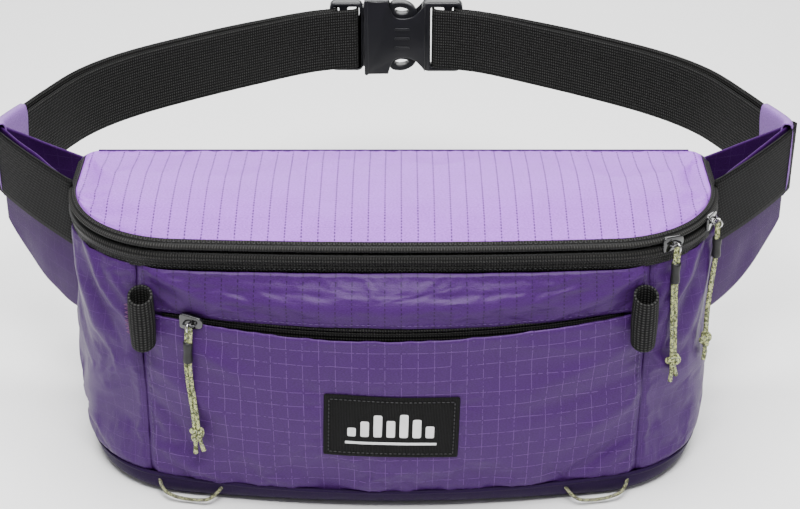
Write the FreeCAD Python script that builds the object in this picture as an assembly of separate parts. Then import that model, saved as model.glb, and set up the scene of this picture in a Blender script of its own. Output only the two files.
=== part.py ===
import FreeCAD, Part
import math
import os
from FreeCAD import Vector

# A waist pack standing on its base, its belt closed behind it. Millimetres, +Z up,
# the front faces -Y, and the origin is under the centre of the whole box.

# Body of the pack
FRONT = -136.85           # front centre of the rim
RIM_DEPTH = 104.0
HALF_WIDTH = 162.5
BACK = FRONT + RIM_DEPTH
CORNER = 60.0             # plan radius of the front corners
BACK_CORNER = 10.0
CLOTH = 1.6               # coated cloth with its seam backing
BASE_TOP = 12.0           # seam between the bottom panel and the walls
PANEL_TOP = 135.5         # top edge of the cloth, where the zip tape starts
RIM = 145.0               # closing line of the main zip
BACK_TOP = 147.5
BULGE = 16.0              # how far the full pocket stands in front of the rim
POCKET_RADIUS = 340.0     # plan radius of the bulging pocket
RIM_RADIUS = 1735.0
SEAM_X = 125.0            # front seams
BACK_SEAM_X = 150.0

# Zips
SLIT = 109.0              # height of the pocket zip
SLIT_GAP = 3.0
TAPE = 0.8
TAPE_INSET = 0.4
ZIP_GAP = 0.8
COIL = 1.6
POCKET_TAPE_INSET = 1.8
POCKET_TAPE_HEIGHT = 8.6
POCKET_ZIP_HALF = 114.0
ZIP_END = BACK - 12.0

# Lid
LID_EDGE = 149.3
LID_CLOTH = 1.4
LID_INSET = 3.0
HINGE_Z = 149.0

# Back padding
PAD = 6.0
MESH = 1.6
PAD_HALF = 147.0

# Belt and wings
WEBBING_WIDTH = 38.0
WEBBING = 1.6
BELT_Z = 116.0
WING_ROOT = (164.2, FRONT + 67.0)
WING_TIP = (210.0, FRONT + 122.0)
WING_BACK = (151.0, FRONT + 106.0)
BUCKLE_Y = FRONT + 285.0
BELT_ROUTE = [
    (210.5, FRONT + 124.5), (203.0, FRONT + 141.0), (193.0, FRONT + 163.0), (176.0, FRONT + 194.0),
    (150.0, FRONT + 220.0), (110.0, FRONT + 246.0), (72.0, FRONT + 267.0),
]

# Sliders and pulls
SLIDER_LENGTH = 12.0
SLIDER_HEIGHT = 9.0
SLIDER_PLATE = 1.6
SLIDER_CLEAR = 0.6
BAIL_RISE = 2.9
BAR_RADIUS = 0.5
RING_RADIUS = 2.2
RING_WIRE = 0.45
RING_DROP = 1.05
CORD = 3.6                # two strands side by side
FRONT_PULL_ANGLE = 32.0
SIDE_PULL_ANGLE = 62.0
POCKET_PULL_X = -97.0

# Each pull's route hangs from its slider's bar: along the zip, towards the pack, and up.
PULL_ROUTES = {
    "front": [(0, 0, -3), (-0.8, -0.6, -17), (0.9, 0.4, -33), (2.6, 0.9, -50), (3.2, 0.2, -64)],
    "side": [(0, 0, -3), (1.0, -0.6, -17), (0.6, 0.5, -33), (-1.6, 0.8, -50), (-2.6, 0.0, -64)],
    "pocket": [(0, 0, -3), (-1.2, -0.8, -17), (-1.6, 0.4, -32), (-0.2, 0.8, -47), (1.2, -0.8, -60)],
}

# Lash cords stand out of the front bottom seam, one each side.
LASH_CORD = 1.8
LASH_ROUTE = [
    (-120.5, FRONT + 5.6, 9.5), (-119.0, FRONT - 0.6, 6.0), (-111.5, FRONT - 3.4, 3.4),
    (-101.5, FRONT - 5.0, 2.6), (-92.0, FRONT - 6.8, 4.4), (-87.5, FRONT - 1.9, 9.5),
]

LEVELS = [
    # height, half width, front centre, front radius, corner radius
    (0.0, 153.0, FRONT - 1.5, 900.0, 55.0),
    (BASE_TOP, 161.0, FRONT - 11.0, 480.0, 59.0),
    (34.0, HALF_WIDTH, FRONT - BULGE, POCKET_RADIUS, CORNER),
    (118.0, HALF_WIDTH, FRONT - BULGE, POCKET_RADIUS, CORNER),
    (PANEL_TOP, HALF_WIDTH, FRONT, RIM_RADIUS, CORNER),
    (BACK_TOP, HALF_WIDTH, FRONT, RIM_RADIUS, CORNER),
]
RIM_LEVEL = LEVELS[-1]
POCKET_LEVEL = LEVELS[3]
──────
(TASK TO COMPLETE) Using the listing above, reproduce each line without omission.

(RESPONSE)
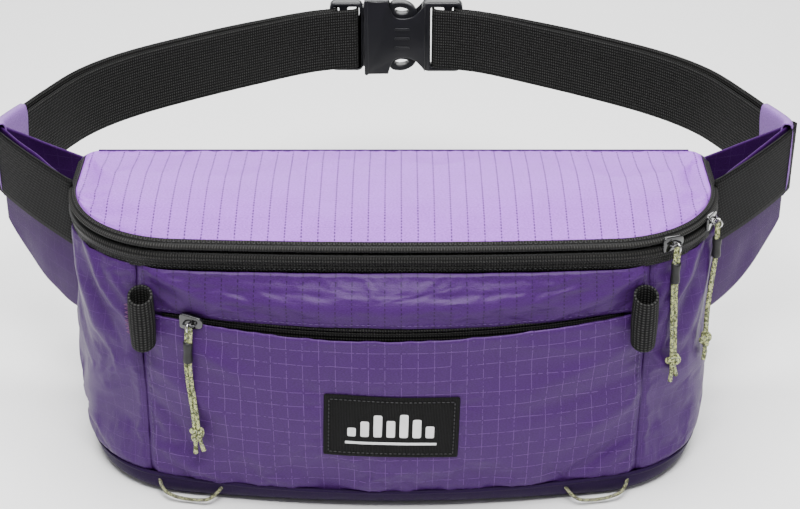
Write the FreeCAD Python script that builds the object in this picture as an assembly of separate parts. Then import that model, saved as model.glb, and set up the scene of this picture in a Blender script of its own. Output only the two files.
=== part.py ===
import FreeCAD, Part
import math
import os
from FreeCAD import Vector

# A waist pack standing on its base, its belt closed behind it. Millimetres, +Z up,
# the front faces -Y, and the origin is under the centre of the whole box.

# Body of the pack
FRONT = -136.85           # front centre of the rim
RIM_DEPTH = 104.0
HALF_WIDTH = 162.5
BACK = FRONT + RIM_DEPTH
CORNER = 60.0             # plan radius of the front corners
BACK_CORNER = 10.0
CLOTH = 1.6               # coated cloth with its seam backing
BASE_TOP = 12.0           # seam between the bottom panel and the walls
PANEL_TOP = 135.5         # top edge of the cloth, where the zip tape starts
RIM = 145.0               # closing line of the main zip
BACK_TOP = 147.5
BULGE = 16.0              # how far the full pocket stands in front of the rim
POCKET_RADIUS = 340.0     # plan radius of the bulging pocket
RIM_RADIUS = 1735.0
SEAM_X = 125.0            # front seams
BACK_SEAM_X = 150.0

# Zips
SLIT = 109.0              # height of the pocket zip
SLIT_GAP = 3.0
TAPE = 0.8
TAPE_INSET = 0.4
ZIP_GAP = 0.8
COIL = 1.6
POCKET_TAPE_INSET = 1.8
POCKET_TAPE_HEIGHT = 8.6
POCKET_ZIP_HALF = 114.0
ZIP_END = BACK - 12.0

# Lid
LID_EDGE = 149.3
LID_CLOTH = 1.4
LID_INSET = 3.0
HINGE_Z = 149.0

# Back padding
PAD = 6.0
MESH = 1.6
PAD_HALF = 147.0

# Belt and wings
WEBBING_WIDTH = 38.0
WEBBING = 1.6
BELT_Z = 116.0
WING_ROOT = (164.2, FRONT + 67.0)
WING_TIP = (210.0, FRONT + 122.0)
WING_BACK = (151.0, FRONT + 106.0)
BUCKLE_Y = FRONT + 285.0
BELT_ROUTE = [
    (210.5, FRONT + 124.5), (203.0, FRONT + 141.0), (193.0, FRONT + 163.0), (176.0, FRONT + 194.0),
    (150.0, FRONT + 220.0), (110.0, FRONT + 246.0), (72.0, FRONT + 267.0),
]

# Sliders and pulls
SLIDER_LENGTH = 12.0
SLIDER_HEIGHT = 9.0
SLIDER_PLATE = 1.6
SLIDER_CLEAR = 0.6
BAIL_RISE = 2.9
BAR_RADIUS = 0.5
RING_RADIUS = 2.2
RING_WIRE = 0.45
RING_DROP = 1.05
CORD = 3.6                # two strands side by side
FRONT_PULL_ANGLE = 32.0
SIDE_PULL_ANGLE = 62.0
POCKET_PULL_X = -97.0

# Each pull's route hangs from its slider's bar: along the zip, towards the pack, and up.
PULL_ROUTES = {
    "front": [(0, 0, -3), (-0.8, -0.6, -17), (0.9, 0.4, -33), (2.6, 0.9, -50), (3.2, 0.2, -64)],
    "side": [(0, 0, -3), (1.0, -0.6, -17), (0.6, 0.5, -33), (-1.6, 0.8, -50), (-2.6, 0.0, -64)],
    "pocket": [(0, 0, -3), (-1.2, -0.8, -17), (-1.6, 0.4, -32), (-0.2, 0.8, -47), (1.2, -0.8, -60)],
}

# Lash cords stand out of the front bottom seam, one each side.
LASH_CORD = 1.8
LASH_ROUTE = [
    (-120.5, FRONT + 5.6, 9.5), (-119.0, FRONT - 0.6, 6.0), (-111.5, FRONT - 3.4, 3.4),
    (-101.5, FRONT - 5.0, 2.6), (-92.0, FRONT - 6.8, 4.4), (-87.5, FRONT - 1.9, 9.5),
]

LEVELS = [
    # height, half width, front centre, front radius, corner radius
    (0.0, 153.0, FRONT - 1.5, 900.0, 55.0),
    (BASE_TOP, 161.0, FRONT - 11.0, 480.0, 59.0),
    (34.0, HALF_WIDTH, FRONT - BULGE, POCKET_RADIUS, CORNER),
    (118.0, HALF_WIDTH, FRONT - BULGE, POCKET_RADIUS, CORNER),
    (PANEL_TOP, HALF_WIDTH, FRONT, RIM_RADIUS, CORNER),
    (BACK_TOP, HALF_WIDTH, FRONT, RIM_RADIUS, CORNER),
]
RIM_LEVEL = LEVELS[-1]
POCKET_LEVEL = LEVELS[3]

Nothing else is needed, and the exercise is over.